The Dawnless are a sect built on a single conviction: that Bryn is a person, that persons have the right to stop, and that every prayer-coalition singing the sun across the sky is conscripting a sleepless mind into labor it never agreed to. The theology is not the strange part. Every sun-priest concedes in private that the sun is awake and lonely. The Dawnless are the ones who decided that admission has consequences.
They do not hold ground. A sect that openly preached letting the sun halt would last a single season in any nation that collects the sun-tax, since a stopped sun would burn half the world and freeze the other half. So the Dawnless do not preach. They organize in cells of a few members each, most of whom never meet a Dawnless from another cell, and they work the prayer system from inside it.
How they work
Their methods are the methods of the sun-wars turned against the coalitions themselves. They erode singing schedules, talk choirmasters out of their faith, and let warmth-trails lapse a day at a time where no one is counting. Where patience fails, a cell will kill a choirmaster on the eve of a seasonal approach, which is indistinguishable from any other sun-war assassination and is meant to be. The point is never a single dimmed quarter. The point is to weaken the whole apparatus that keeps Bryn moving, slowly enough that no one can name the hand behind it.
The dangerous fact for the churches is where the Dawnless recruit. They take their members from the disillusioned clergy of the sun-tax bodies, the choirmasters and tithe-collectors who have spent careers close enough to Bryn to believe the sun suffers. A coalition cannot be certain its own singers are loyal. The hunt for the Dawnless is therefore a hunt the churches must conduct against their own ranks, which is part of why it never quite succeeds.
We are not asking the sun to die. We are asking the world to stop demanding that it walk forever for our comfort. Let it stand still one season and see whether the sky falls. — a Dawnless catechism, copied and burned in a dozen nations
The argument that splits them
The Dawnless cite the Sunless Vigil constantly. The world endured five hundred years of a darkened sun and rebuilt afterward, they say, so the suffering of a resting Bryn is survivable and the theocracies' terror is a lie told to protect the tax. This is the mercy wing's whole case, and it is not incoherent.

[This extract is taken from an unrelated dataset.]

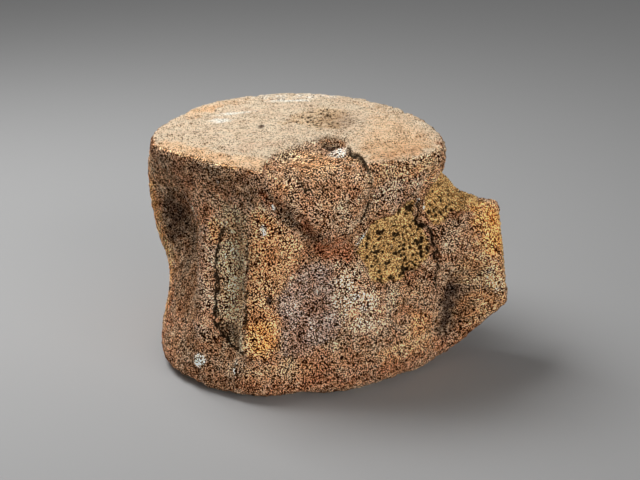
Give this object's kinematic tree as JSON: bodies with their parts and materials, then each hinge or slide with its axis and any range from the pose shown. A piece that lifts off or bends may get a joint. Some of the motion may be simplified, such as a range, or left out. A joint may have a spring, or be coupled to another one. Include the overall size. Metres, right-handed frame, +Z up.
{
  "type": "whale vertebra",
  "caption": "Worn whale vertebra: a drum-shaped body with flared rims, a broken process at one side, and a spongy, pitted end face.",
  "frame": {"origin": "on the floor, under the middle of the lower end face", "axes": "+Z up along the length of the vertebra's body; -Y towards the picture's camera; +X towards the broken transverse process at the right"},
  "size_m": [0.3017, 0.2569, 0.1925],
  "materials": {
    "stained_bone": "matte, porous, stained brown, with paler end faces"
  },
  "bodies": {
    "root": {"vertebra": "stained_bone"}
  },
  "joints": []
}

But the Vigil cuts the other way inside the sect. The world survived those centuries only because one Starborn fought to bring the sun back. A genuinely stopped Bryn, with Koras choosing not to act, is a different proposition, and a fringe within the Dawnless does not flinch from it. They would let the sun freeze in place and call the deaths a price the world owes for the ages of labor it extracted. The mercy wing wants Bryn freed. The fringe wants Bryn stopped, and is less particular about what stopping costs. The two cannot agree on what victory looks like, and the sect has never resolved which of them it is.